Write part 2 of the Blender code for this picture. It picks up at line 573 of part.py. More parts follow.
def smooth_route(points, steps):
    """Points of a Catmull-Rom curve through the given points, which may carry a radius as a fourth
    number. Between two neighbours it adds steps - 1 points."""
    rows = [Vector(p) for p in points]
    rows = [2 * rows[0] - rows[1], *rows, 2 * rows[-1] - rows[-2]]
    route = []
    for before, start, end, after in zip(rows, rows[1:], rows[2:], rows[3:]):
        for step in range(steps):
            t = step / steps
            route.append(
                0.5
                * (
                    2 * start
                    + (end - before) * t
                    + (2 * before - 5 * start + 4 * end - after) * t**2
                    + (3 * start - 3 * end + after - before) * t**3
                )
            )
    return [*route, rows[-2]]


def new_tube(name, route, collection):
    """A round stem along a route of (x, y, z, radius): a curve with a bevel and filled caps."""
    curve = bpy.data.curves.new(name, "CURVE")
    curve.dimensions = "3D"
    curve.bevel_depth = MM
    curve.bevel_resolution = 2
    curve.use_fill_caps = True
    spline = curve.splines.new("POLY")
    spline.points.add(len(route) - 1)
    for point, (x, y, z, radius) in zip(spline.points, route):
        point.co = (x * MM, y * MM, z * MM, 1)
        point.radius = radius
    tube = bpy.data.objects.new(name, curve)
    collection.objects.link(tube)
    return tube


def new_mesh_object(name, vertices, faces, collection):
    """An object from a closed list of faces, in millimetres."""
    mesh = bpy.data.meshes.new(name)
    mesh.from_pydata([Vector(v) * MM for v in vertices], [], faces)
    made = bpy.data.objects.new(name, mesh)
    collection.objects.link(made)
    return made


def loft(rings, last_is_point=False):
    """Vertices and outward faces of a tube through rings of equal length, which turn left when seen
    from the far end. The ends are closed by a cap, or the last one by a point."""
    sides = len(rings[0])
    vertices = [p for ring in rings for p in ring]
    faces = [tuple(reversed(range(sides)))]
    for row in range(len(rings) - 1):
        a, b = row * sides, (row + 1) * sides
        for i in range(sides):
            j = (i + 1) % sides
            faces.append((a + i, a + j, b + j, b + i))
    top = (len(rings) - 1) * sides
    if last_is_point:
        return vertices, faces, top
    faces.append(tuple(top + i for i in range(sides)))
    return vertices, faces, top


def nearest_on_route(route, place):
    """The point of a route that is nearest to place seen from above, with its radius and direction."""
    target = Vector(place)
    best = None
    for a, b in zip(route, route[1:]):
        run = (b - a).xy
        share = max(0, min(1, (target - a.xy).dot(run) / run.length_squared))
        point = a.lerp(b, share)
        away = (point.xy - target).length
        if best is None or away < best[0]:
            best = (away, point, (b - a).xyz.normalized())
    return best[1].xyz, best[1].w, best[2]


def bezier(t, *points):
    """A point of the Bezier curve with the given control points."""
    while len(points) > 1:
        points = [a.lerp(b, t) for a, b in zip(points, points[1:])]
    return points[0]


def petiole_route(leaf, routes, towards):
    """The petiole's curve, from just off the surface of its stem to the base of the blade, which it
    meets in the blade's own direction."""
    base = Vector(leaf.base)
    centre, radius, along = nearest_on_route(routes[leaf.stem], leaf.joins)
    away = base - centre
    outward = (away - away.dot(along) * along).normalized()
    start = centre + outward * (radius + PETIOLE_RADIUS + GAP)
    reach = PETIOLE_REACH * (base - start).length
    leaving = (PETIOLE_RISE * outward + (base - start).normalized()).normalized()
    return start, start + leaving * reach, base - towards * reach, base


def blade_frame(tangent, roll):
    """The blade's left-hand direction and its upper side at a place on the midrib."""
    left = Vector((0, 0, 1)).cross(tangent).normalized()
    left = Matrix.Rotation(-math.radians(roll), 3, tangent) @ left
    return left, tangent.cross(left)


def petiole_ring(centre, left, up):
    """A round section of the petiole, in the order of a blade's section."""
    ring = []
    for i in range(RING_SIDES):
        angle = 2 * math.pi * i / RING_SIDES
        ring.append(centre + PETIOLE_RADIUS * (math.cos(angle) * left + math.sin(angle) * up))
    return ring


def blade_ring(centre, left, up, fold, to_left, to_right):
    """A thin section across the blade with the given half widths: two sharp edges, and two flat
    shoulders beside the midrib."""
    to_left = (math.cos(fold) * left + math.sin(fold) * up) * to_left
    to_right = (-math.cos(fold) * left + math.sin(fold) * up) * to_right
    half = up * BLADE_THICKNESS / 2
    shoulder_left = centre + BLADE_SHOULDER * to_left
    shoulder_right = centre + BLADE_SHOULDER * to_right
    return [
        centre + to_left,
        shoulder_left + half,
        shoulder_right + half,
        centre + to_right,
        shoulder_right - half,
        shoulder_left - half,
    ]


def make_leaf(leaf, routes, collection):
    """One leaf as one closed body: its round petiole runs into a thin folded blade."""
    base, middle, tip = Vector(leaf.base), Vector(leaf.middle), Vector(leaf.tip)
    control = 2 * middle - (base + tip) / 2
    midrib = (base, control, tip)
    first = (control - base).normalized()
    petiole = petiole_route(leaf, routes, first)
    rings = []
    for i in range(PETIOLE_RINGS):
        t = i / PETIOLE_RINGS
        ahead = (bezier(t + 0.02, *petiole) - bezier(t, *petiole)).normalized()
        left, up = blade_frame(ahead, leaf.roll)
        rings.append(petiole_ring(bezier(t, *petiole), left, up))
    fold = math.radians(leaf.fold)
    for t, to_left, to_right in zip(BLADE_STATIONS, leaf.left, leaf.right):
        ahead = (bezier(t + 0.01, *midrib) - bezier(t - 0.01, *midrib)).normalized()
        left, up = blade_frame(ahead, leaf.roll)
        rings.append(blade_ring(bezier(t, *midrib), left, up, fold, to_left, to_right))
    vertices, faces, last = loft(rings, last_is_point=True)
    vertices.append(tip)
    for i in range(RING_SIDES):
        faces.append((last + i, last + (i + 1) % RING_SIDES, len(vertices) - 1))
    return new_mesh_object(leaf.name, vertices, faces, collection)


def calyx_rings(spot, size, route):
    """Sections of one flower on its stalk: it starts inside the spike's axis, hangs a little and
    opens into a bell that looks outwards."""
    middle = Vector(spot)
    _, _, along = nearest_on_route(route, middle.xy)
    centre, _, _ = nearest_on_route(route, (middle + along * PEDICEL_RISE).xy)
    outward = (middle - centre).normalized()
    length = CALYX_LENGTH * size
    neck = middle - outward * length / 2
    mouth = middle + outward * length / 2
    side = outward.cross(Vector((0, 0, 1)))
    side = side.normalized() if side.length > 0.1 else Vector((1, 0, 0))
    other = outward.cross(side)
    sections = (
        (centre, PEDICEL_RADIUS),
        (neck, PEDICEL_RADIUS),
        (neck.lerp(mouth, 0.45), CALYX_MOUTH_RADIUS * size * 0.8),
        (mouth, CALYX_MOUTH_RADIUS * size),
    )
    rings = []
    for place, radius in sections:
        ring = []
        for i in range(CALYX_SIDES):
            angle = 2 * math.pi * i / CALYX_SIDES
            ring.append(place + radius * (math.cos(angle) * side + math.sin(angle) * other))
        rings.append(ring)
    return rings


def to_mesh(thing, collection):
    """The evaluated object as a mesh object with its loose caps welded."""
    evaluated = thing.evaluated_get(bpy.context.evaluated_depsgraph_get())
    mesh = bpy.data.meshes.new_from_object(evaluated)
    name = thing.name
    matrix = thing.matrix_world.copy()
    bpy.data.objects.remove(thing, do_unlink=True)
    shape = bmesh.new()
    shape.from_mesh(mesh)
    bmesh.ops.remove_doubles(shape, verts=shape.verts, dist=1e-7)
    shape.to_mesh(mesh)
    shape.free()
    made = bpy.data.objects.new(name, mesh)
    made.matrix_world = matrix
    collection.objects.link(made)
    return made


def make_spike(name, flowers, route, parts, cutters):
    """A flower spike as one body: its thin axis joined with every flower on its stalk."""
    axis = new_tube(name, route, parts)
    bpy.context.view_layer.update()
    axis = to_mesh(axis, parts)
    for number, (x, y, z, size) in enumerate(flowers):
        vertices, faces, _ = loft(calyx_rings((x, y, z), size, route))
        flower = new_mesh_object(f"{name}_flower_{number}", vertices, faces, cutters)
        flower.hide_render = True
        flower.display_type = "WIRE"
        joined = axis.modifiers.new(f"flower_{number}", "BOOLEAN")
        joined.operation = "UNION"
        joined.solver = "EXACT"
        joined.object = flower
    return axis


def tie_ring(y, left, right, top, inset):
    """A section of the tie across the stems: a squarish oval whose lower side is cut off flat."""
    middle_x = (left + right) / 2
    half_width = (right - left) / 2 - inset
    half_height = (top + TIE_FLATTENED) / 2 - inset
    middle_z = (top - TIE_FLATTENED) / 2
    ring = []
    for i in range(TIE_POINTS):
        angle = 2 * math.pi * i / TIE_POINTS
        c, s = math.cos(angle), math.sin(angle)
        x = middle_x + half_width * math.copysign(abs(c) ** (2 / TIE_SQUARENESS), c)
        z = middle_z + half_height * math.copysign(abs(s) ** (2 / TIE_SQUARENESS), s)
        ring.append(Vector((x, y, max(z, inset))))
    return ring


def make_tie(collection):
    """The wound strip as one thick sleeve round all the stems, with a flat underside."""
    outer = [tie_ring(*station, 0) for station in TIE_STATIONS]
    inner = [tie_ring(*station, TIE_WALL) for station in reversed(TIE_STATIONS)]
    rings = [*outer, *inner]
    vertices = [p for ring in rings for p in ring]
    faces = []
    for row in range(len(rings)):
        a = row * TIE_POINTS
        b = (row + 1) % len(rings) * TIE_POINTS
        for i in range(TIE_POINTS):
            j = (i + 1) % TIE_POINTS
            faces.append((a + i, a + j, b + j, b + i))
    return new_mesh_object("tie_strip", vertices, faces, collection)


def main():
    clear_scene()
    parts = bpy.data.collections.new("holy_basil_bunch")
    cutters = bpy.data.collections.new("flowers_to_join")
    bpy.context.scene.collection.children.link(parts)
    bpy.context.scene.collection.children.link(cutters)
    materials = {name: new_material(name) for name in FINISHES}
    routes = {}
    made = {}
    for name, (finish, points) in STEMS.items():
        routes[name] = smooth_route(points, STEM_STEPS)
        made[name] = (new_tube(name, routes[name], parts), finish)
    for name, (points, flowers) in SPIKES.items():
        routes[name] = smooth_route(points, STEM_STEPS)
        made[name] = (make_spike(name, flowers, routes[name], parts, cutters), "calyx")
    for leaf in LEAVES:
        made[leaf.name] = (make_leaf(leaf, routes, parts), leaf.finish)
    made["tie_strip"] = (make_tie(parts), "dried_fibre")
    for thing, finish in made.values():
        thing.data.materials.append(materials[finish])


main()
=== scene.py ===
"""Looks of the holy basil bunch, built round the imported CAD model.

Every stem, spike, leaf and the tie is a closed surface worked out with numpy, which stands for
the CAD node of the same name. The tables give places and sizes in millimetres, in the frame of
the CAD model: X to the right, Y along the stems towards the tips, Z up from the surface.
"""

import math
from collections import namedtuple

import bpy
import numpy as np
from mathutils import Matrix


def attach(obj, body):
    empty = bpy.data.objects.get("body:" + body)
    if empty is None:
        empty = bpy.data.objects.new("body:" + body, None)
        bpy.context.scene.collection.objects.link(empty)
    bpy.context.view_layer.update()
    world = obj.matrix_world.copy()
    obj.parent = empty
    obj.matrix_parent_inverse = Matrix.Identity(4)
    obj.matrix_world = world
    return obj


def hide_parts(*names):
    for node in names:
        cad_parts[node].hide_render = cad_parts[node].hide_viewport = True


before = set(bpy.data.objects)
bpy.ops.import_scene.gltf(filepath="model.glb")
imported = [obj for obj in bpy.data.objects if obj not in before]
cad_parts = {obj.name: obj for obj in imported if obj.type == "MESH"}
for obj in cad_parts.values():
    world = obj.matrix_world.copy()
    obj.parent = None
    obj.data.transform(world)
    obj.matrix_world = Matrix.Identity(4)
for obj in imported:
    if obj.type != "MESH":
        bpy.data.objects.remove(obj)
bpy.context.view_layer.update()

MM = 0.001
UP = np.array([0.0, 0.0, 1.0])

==

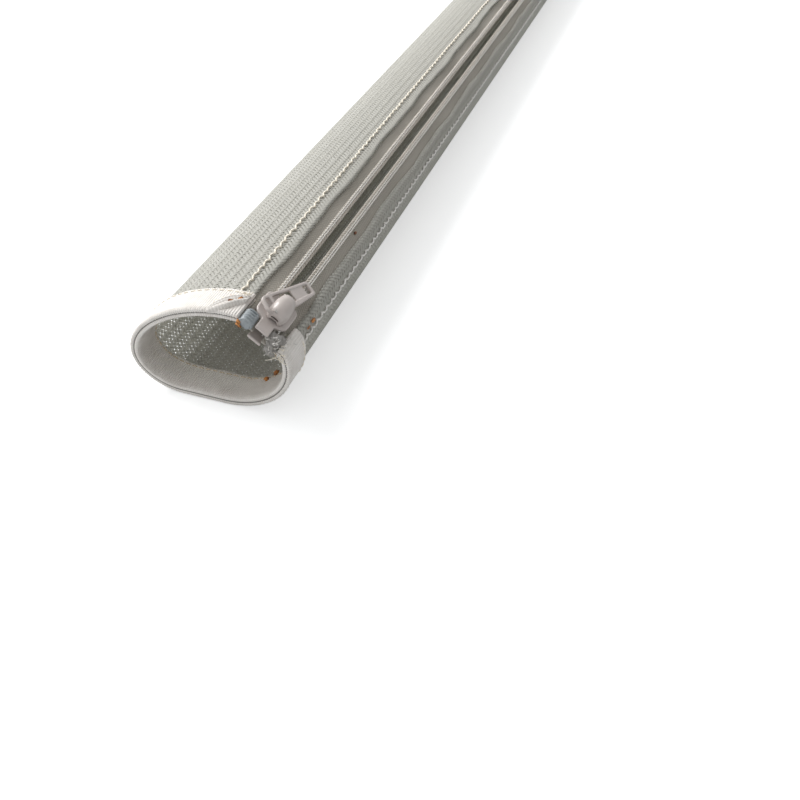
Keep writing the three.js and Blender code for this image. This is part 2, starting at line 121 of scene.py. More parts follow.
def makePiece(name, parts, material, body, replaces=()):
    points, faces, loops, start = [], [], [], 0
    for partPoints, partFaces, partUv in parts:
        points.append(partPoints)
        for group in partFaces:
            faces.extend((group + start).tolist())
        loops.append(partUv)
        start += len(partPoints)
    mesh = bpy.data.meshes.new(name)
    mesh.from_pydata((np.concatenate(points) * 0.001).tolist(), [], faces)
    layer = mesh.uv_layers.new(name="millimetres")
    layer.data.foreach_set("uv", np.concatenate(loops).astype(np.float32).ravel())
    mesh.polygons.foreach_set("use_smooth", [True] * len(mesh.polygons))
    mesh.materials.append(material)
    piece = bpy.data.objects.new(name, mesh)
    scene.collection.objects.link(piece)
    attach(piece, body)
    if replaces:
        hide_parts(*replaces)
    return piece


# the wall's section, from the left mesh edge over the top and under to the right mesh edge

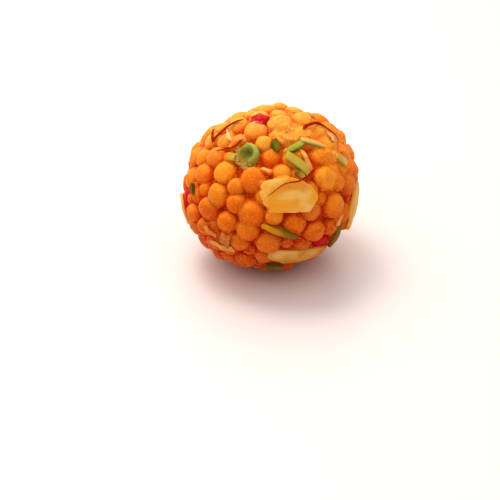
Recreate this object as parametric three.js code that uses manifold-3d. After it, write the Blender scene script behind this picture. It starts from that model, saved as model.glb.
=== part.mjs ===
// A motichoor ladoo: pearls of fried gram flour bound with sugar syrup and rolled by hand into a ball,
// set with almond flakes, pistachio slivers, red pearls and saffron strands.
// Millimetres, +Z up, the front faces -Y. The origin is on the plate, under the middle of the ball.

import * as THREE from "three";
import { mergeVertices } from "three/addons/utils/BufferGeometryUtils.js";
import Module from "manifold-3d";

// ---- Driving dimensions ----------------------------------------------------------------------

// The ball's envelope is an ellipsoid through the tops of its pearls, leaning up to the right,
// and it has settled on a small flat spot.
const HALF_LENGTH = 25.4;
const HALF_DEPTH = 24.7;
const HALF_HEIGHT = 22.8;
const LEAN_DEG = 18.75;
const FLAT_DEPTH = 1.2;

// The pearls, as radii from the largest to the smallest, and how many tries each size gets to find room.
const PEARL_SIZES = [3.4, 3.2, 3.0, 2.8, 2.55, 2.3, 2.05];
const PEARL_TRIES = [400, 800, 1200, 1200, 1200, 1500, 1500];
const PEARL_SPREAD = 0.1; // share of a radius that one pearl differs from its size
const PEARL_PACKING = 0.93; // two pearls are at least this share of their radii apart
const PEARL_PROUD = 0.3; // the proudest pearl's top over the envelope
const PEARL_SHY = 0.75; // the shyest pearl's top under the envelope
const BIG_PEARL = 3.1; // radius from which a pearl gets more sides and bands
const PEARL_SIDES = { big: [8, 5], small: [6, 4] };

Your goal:
Extract and output the part that opens with the line containing "if empty is" and closes with the line containing "UP = np.array([0.0, 0.0, 1.0])", unchanged, ends included.

Answer below:
    if empty is None:
        empty = bpy.data.objects.new("body:" + body, None)
        bpy.context.scene.collection.objects.link(empty)
    bpy.context.view_layer.update()
    world = obj.matrix_world.copy()
    obj.parent = empty
    obj.matrix_parent_inverse = Matrix.Identity(4)
    obj.matrix_world = world
    return obj


def hide_parts(*names):
    for node in names:
        cad_parts[node].hide_render = cad_parts[node].hide_viewport = True


before = set(bpy.data.objects)
bpy.ops.import_scene.gltf(filepath="model.glb")
imported = [obj for obj in bpy.data.objects if obj not in before]
cad_parts = {obj.name: obj for obj in imported if obj.type == "MESH"}
for obj in cad_parts.values():
    world = obj.matrix_world.copy()
    obj.parent = None
    obj.data.transform(world)
    obj.matrix_world = Matrix.Identity(4)
for obj in imported:
    if obj.type != "MESH":
        bpy.data.objects.remove(obj)
bpy.context.view_layer.update()

MM = 0.001
UP = np.array([0.0, 0.0, 1.0])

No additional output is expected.